The above long extracts from Wikipedia lay out the facts quite well. What is missing is perspective. The postwar period in the UK, particularly in the 1960s and 1970s, was one of almost wholesale destruction of old buildings, streets, villages, towns and cities. In fact, postwar redevelopment changed London a great deal more than the oft-cited depredations of the Luftwaffe (most of which bomb damage was concentrated on the Thames dock areas and nearby areas which suffered collateral damage). Naturally, demolitions are sometimes inevitable and sometimes an improvement [see Notes, below], but much that was valuable has gone.

In fact, the 5,000 miles of track closures earmarked by Beeching were in addition to about 3,318 miles of railway track closed between 1948 and 1962 and also a further 1,300 miles of passenger railway between 1923 and 1939! Over 9,000 miles of track!

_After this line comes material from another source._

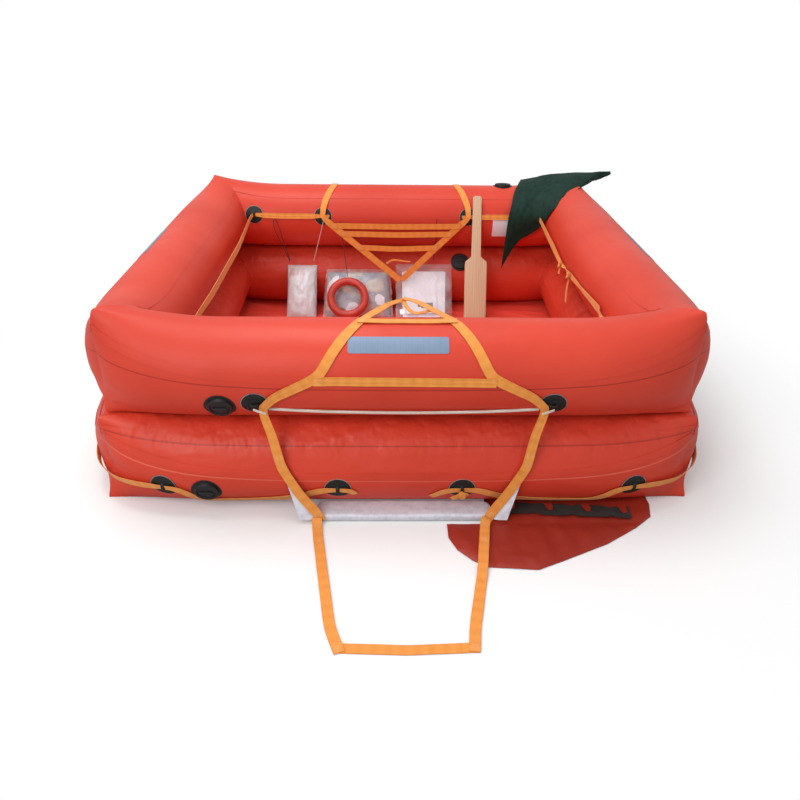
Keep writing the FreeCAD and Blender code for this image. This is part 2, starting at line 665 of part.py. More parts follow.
def cord(points, diameter):
    """A round cord: straight runs joined by arcs that touch both of them."""
    edges, start, tightest = [], points[0], None
    for before, point, after in zip(points, points[1:], points[2:]):
        a, b = (before - point), (after - point)
        run = min(a.Length, b.Length)
        turn = math.pi - a.getAngle(b)
        cutBack = 0.45 * run
        radius = cutBack / math.tan(turn / 2)
        tightest = radius if tightest is None else min(tightest, radius)
        into, away = point + a.normalize() * cutBack, point + b.normalize() * cutBack
        middle = point + (into + away - point * 2).normalize() * (radius / math.cos(turn / 2) - radius)
        edges += [Part.makeLine(start, into), Part.Arc(into, middle, away).toShape()]
        start = away
    edges.append(Part.makeLine(start, points[-1]))
    way = (points[1] - points[0]).normalize()
    level = way.cross(UP).normalize() if abs(way.z) < 0.9 else way.cross(VEC(0, 1, 0)).normalize()
    other = way.cross(level)
    loop = [points[0] + level * p.x + other * p.y for p in ringOf(6, diameter / 2, 0)]
    ring = Part.makePolygon(loop + [loop[0]])
    print("cord radius", None if tightest is None else round(tightest, 1), "diameter", diameter)
    print([tuple(round(c, 1) for c in p) for p in points])
    return Part.Wire(edges).makePipeShell([ring], True, False)


def leanAngle(ring, place, height, over):
    """The angle of a flat back that stands on a line on the floor and touches the tube behind it."""
    deep, high = ring["halfDepth"] - place, ring["height"] - height
    distance = math.hypot(deep, high)
    return math.atan2(high, deep) + math.asin((ring["radius"] + bondGap + over) / distance)


def leaning(shape, ring, x, place, over=0.0):
    """Sets a piece built in the XY plane, its length along Y and its back at Z 0, against the tube behind."""
    angle = leanAngle(ring, place, floorTop + bondGap, over)
    shape = shape.copy()
    shape.rotate(VEC(0, 0, 0), VEC(1, 0, 0), math.degrees(angle))
    shape.translate(VEC(x, place, floorTop + bondGap))
    return shape


def pillow(width, length, thickness, rim=0.3, taper=0.0):
    """A filled bag: flat seams at its edges, fuller in the middle. Its back lies flat at Z 0."""
    loops = []
    for inset, level in ((0.0, 0.0), (0.0, 3.0), (0.5, rim), (1.6, 0.85), (3.2, 1.0)):
        move = inset * thickness * 0.4
        z = level if level in (0.0, 3.0) else level * thickness
        w, top = width / 2 - move, length - move
        half = w * (1 - taper)
        loops.append([VEC(-w, move, z), VEC(0, move * 0.7, z), VEC(w, move, z), VEC(w * 1.01, length / 2, z),
                      VEC(half, top, z), VEC(0, top + move * 0.3, z), VEC(-half, top, z), VEC(-w * 1.01, length / 2, z)])
    return skinned(loops)


def paddle():
    half, grip = bladeWidth / 2, handleWidth / 2
    outline = [VEC(-half * 0.92, 0, 0), VEC(half * 0.92, 0, 0), VEC(half, 12, 0), VEC(half, bladeLength, 0)]
    outline += [VEC(grip, bladeLength + shoulderLength, 0), VEC(grip * 0.85, paddleLength - 5, 0)]
    outline += [VEC(grip * 0.6, paddleLength, 0)]
    outline += [VEC(-p.x, p.y, 0) for p in reversed(outline[1:])]
    board = Part.Face(Part.makePolygon(outline + [outline[0]])).extrude(VEC(0, 0, paddleThickness))
    for x in (-half * 0.55, half * 0.55):
        hole = skinned([ringOf(8, 2.5, z) for z in (-1, paddleThickness + 1)])
        board = board.cut(placed(hole, FreeCAD.Placement(VEC(x, 16, 0), FreeCAD.Rotation())))
    return board


def quoit():
    """A buoyant throwing ring of round section."""
    loops = []
    for turn in range(20):
        a = 2 * math.pi * turn / 20
        loop = []
        for p in ringOf(10, quoitSection, 0):
            out = quoitRadius - quoitSection + p.x
            loop.append(VEC(out * math.cos(a), out * math.sin(a), p.y))
        loops.append(loop)
    return skinned(loops, ring=True)


def ballastPocket(tube):
    near = -(lower["halfDepth"] + 50)
    right = ladderShift + stepLength / 2 + 4
    front = -stepFront - 6
    outline = [(right, near), (right, front), (right - 104, front), (158, -1092), (220, -1171), (393, -1195),
               (470, -1150), (600, -1100), (781, -975), (800, near - 45), (800, near)]
    loops = []
    for inset, z in ((0, 0), (0, 3), (12, pocketThickness)):
        loop = []
        for i, (x, y) in enumerate(outline):
            x0, y0 = outline[i - 1]
            x1, y1 = outline[(i + 1) % len(outline)]
            along = VEC(x1 - x0, y1 - y0, 0).normalize()
            loop.append(VEC(x - along.y * inset, y + along.x * inset, z))
        loops.append(loop)
    return skinned(loops).cut(tube)


def drogue():
    """The sea anchor's cloth, thrown over the corner of the upper tube."""
    loops = []
    for fold in drogueFolds:
        face = [VEC(*p) + VEC((hullWidth - 2000) / 2, (hullDepth - 1880) / 2, 0) for p in fold]
        loops.append(face + [p + VEC(0.0, 1.5, -3.0) for p in reversed(face)])
    return skinned(loops, cloth=True)


def gasSet():
    upperAt = VEC(0, upper["height"], 0)
    lowerAt = VEC(lowerSpread, lower["height"], 0)
    a, b = upperRadius + gasRadius + bondGap, lowerRadius + gasRadius + bondGap
    line = lowerAt - upperAt
    share = (a * a - b * b + line.Length ** 2) / (2 * line.Length)
    line.normalize()
    at = upperAt + line * share + VEC(-line.y, line.x, 0) * math.sqrt(a * a - share * share)
    half = gasLength / 2

    def lying(shape, out, height, along):
        shape.rotate(VEC(0, 0, 0), VEC(1, 0, 0), -90)
        shape.translate(VEC(upper["halfWidth"] + out, along, height))
        return shape

    profile = [(0.5, 0), (0.78, 6), (0.94, 18), (1, 34), (1, gasLength - 44), (0.92, gasLength - 24)]
    profile += [(0.66, gasLength - 8)]
    body = skinned([ringOf(20, gasRadius * share, z) for share, z in profile]
                   + [ringOf(20, neckRadius, gasLength), ringOf(20, neckRadius, gasLength + neckLength)])
    save("gas_cylinder", lying(body, at.x, at.y, -half))
    headAt = half + neckLength + bondGap
    head = skinned([ringOf(8, headRadius * share, z)
                    for share, z in ((0.88, 0), (1, 3), (1, headLength - 3), (0.88, headLength))])
    save("operating_head", lying(head, at.x, at.y, headAt))
    inlets, pipes = [], []
    for ring, degrees, name in ((upper, 6.0, "upper"), (lower, 10.0, "lower")):
        place = onCylinder(ring, RIGHT, headAt + headLength / 2, degrees)
        inlet = skinned([ringOf(16, inletRadius, -10), ringOf(16, inletRadius, inletHeight)])
        elbow = skinned([ringOf(10, 9, 3), ringOf(10, 9, inletHeight + 19)])
        inlets.append(placed(inlet.fuse(elbow).cut(tubeBlock(ring, inletRadius + 2)), place))
        top = place.multVec(VEC(0, 0, inletHeight + 11))
        start = VEC(upper["halfWidth"] + at.x, headAt + headLength / 2, at.y)
        way = top - start
        long = way.Length - headRadius - 9 - bondGap * 6
        way.normalize()
        turn = FreeCAD.Placement(start + way * headRadius * 0.5, FreeCAD.Rotation(UP, way))
        pipe = placed(skinned([ringOf(8, pipeRadius, z) for z in (0, long + headRadius * 0.5)]), turn)
        core = skinned([ringOf(8, headRadius + bondGap, z) for z in (-1, headLength + 1)])
        pipes.append(pipe.cut(lying(core, at.x, at.y, headAt)))
    save("inlet_valves", *inlets)
    save("inflation_pipes", *pipes)
    bands = []
    for along in (-half * 0.55, half * 0.55):
        stops = [stop(upper, RIGHT, along, d) for d in (38, 22)]
        for d in (20, 10, 0, -11):
            r = gasRadius + 1.0
            out = upper["halfWidth"] + at.x + r * math.cos(math.radians(d))
            height = at.y + r * math.sin(math.radians(d))
            stops.append(loose(out, along, height, tubeNormal(RIGHT, d)))
        bands.append(webbing(stops + [stop(lower, RIGHT, along, d) for d in (-12, -19)]))
    save("cylinder_bands", *bands)


upperTube = buoyancyTube(upper)
save("upper_tube", upperTube)
lowerTube = buoyancyTube(lower)
save("lower_tube", lowerTube)
save("floor_panel", floorPanel())
makeFilms()
makeValves()
makePatches()

save("outer_lifeline_left", mirrored(outerLifeline()))
save("outer_lifeline_right", outerLifeline())
save("inner_lifeline_left", mirrored(innerLifeline([(660, 200, 3, webWidth), (658, -300, 2, webWidth)])))
save("inner_lifeline_right", innerLifeline([(692, 340, 42, webWidth), (700, 185, 70, 16), (700, 30, 60, 26),
                                            (698, -126, 46, 16), (688, -420, 12, 28)]))
save("front_ladder_left_strap", frontStrap(-1))
save("front_ladder_right_strap", frontStrap(1))
save("front_ladder_rungs", rung(upper, FRONT, 252, rungAngle, ladderShift, 4.2),
     rung(upper, FRONT, 140, 88, ladderShift + 8, 3.9))
save("boarding_step", boardingStep())
save("boarding_step_loop", stepLoop())
save("boarding_step_left_stay", gusset(-1))
save("boarding_step_right_stay", gusset(1))
save("rear_ladder_left_strap", rearStrap(veeShift))
save("rear_ladder_right_strap", mirrored(rearStrap(-veeShift)))
save("rear_ladder_rungs", *rearRungs())
save("rear_foot_loop", footLoop())
gasSet()
save("paddle", leaning(paddle(), upper, 384, equipmentPlace - 35, 7.0))
save("equipment_pack", leaning(pillow(packWidth, packLength + 20, packThickness, 0.4), lower, -457, equipmentPlace))
save("clear_bag", leaning(pillow(bagWidth, bagLength, bagThickness * 0.72, 0.4, 0.08), lower, -182, equipmentPlace))
save("document_bag", leaning(pillow(pouchWidth, pouchLength, pouchThickness, 0.5, 0.02), lower, 141, equipmentPlace))
ring = quoit()
bagDepth = bagThickness * 0.72
ring.translate(VEC(0, quoitPlace, bagDepth + quoitSection * math.cos(math.pi / 10) + bondGap))
save("rescue_quoit", leaning(ring, lower, -227, equipmentPlace))
save("ballast_pocket", ballastPocket(lowerTube))
bandTop = pocketThickness + bondGap
save("ballast_pocket_band", strap([VEC(372, -918, bandTop), VEC(690, -985, bandTop)], [UP, UP], [26, 26]))
save("drogue", drogue())
lashAngle = math.radians(32)
deep = upper["halfDepth"] + (upperRadius + lashingDiameter) * math.cos(lashAngle)
ends = [VEC(side * 372 + ladderShift, -deep, upper["height"] - 72) for side in (-1, 1)]
save("ladder_lashing", cord(sagging(ends[0], ends[1], 10, 9), lashingDiameter))
quoitLine = [VEC(-262, 631.7, 455), VEC(-258, 629.5, 415), VEC(-253, 625.4, 372), VEC(-246, 606, 322),
             VEC(-238, 580, 268), VEC(-229, 550, 209)]
save("quoit_cord", cord(quoitLine, 3.0))
save("pack_cord", cord(sagging(VEC(-338, 629.3, 466), VEC(-398, 641, 255), 3, 5), 3.0))
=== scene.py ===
import bpy
import math
from mathutils import Matrix, Vector, noise


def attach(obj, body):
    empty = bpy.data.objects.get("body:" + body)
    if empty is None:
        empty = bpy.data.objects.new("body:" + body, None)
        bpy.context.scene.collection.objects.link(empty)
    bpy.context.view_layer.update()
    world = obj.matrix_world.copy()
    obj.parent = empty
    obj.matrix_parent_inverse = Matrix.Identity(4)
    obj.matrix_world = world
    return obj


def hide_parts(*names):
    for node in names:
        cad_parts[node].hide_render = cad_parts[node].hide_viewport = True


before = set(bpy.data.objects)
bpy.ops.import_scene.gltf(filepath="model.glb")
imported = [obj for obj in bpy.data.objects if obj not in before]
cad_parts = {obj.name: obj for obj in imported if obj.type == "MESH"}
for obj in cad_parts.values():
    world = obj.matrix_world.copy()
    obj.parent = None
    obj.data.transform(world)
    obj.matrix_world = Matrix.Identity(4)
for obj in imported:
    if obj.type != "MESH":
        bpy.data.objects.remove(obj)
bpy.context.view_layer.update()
scene = bpy.context.scene
scene.view_settings.view_transform = "Standard"

# camera, fitted to the photograph
shot = {"place": (-0.0404, -2.6445, 1.4168), "pitch": 0.5352, "yaw": 0.0219, "roll": 0.013, "lens": 31.5}


def addCamera():
    pitch, yaw, roll = shot["pitch"], shot["yaw"], shot["roll"]
    ahead = Vector((math.sin(yaw) * math.cos(pitch), math.cos(yaw) * math.cos(pitch), -math.sin(pitch)))
    right = ahead.cross(Vector((0, 0, 1))).normalized()
    up = right.cross(ahead)
    right, up = (right * math.cos(roll) + up * math.sin(roll)), (up * math.cos(roll) - right * math.sin(roll))
    turn = Matrix((right, up, -ahead)).transposed().to_4x4()
    bpy.ops.object.camera_add()
    camera = bpy.context.object
    camera.matrix_world = Matrix.Translation(shot["place"]) @ turn
    camera.data.lens = shot["lens"]
    camera.data.sensor_width = 36
    camera.data.clip_end = 60
    scene.camera = camera


addCamera()
print("camera set")


# shader maths as plain expressions
class Value:
    def __init__(self, paint, socket):
        self.paint, self.socket = paint, socket

    def maths(self, operation, *others):
        node = self.paint.tree.nodes.new("ShaderNodeMath")
        node.operation = operation
        for i, item in enumerate((self,) + others):
            self.paint.join(item, node.inputs[i])
        return Value(self.paint, node.outputs[0])

    def __add__(self, other): return self.maths("ADD", other)
    def __radd__(self, other): return self.maths("ADD", other)
    def __sub__(self, other): return self.maths("SUBTRACT", other)
    def __mul__(self, other): return self.maths("MULTIPLY", other)
    def __rmul__(self, other): return self.maths("MULTIPLY", other)
    def __truediv__(self, other): return self.maths("DIVIDE", other)
    def __pow__(self, other): return self.maths("POWER", other)

    def __rsub__(self, other):
        return (self * -1) + other

    def above(self, level): return self.maths("GREATER_THAN", level)
    def wave(self): return self.maths("SINE")
    def size(self): return self.maths("ABSOLUTE")
    def larger(self, other): return self.maths("MAXIMUM", other)
    def smaller(self, other): return self.maths("MINIMUM", other)
    def turn(self, other): return self.maths("ARCTAN2", other)

    def ramp(self, low, high, start=0.0, end=1.0):
        node = self.paint.tree.nodes.new("ShaderNodeMapRange")
        node.interpolation_type = "SMOOTHSTEP"
        inputs = {"Value": self, "From Min": low, "From Max": high, "To Min": start, "To Max": end}
        for name, item in inputs.items():
            self.paint.join(item, node.inputs[name])
        return Value(self.paint, node.outputs[0])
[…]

So “what if”? What if, for example, the rail track had been maintained? That way, were (as now are) different ideas, new technical ideas, possible (eg robot trains, no-staff trains, small ultralight trains, trains made with lighter materials, trains using solar power etc), those tracks could be the basis for new transport links and could be further linked with new track.

The expense of a railway is mostly in the staff pay, pensions etc; after that, the cost of actually running trains (fuel etc); after that, maintenance of trains, track, bridges, tunnels etc. The core maintenance can be relatively little. In the USA, this is the policy (see Wikipedia in Notes, below). Political policy which is also a national insurance policy.

Not that the trekking ways, cycleways and nature walks which often have replaced the old railways are not useful too, but most rail track destroyed has been simply ploughed over, built over or abandoned. Pity.